Assim, se a atopia tem por base uma resposta imunológica Th2 mediada, a qual
conduz à evolução para estádios avançados da sarcoidose, como poderá estar
associada a melhor prognóstico da doença?
Por outro lado, Jundi et alquestionaram o papel da IT na sarcoidose ao
descrever três casos de doentes atópicos submetidos a IT (pólenes e ácaros),
com diagnóstico posterior de sarcoidose (22, 1 e 4 anos após término da IT)10.

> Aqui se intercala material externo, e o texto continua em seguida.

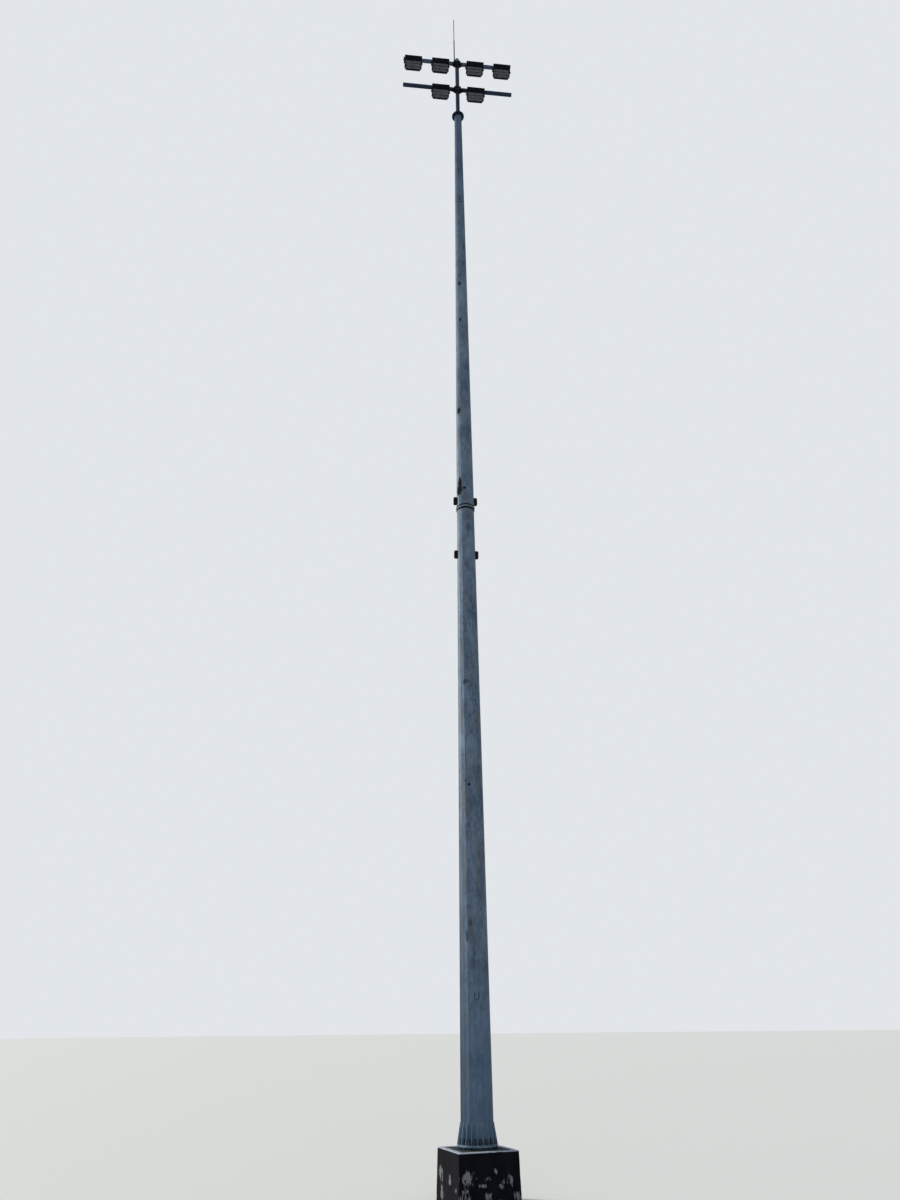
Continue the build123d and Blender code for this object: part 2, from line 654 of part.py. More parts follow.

Estes autores especulam sobre o facto de a IT poder ter desmascarado formas
subclínicas de sarcoidose não diagnosticadas previamente, a possibilidade de a
IT constituir agente causal da sarcoidose ou de se tratar de mera coincidência
temporal10.
CONCLUSÃO
Com a descrição deste caso clínico, os autores pretendem colocar algumas
questões sobre a possível associação entre atopia e sarcoidose, para as quais a
resposta ainda permanece longínqua face aos dados da literatura científica aqui
explanados. Tratam-se maioritariamente de estudos descritivos, díspares no
tamanho populacional e áreas geográficas incluídas, o que só por si pode
influenciar a prevalência de ambas as entidades. Mais ainda, a sua patogenia
distinta torna questionável o papel prognóstico da atopia na sarcoidose. De
facto, a descrição de mais casos clínicos, séries de casos, ou a realização de
estudos prospectivos com inclusão de populações referentes a várias áreas
geográficas, díspares na prevalência de sarcoidose e atopia, mas com
metodologias semelhantes, incluindo a definição de atopia, poderia responder a
algumas das questões levantadas com a descrição deste caso clínico.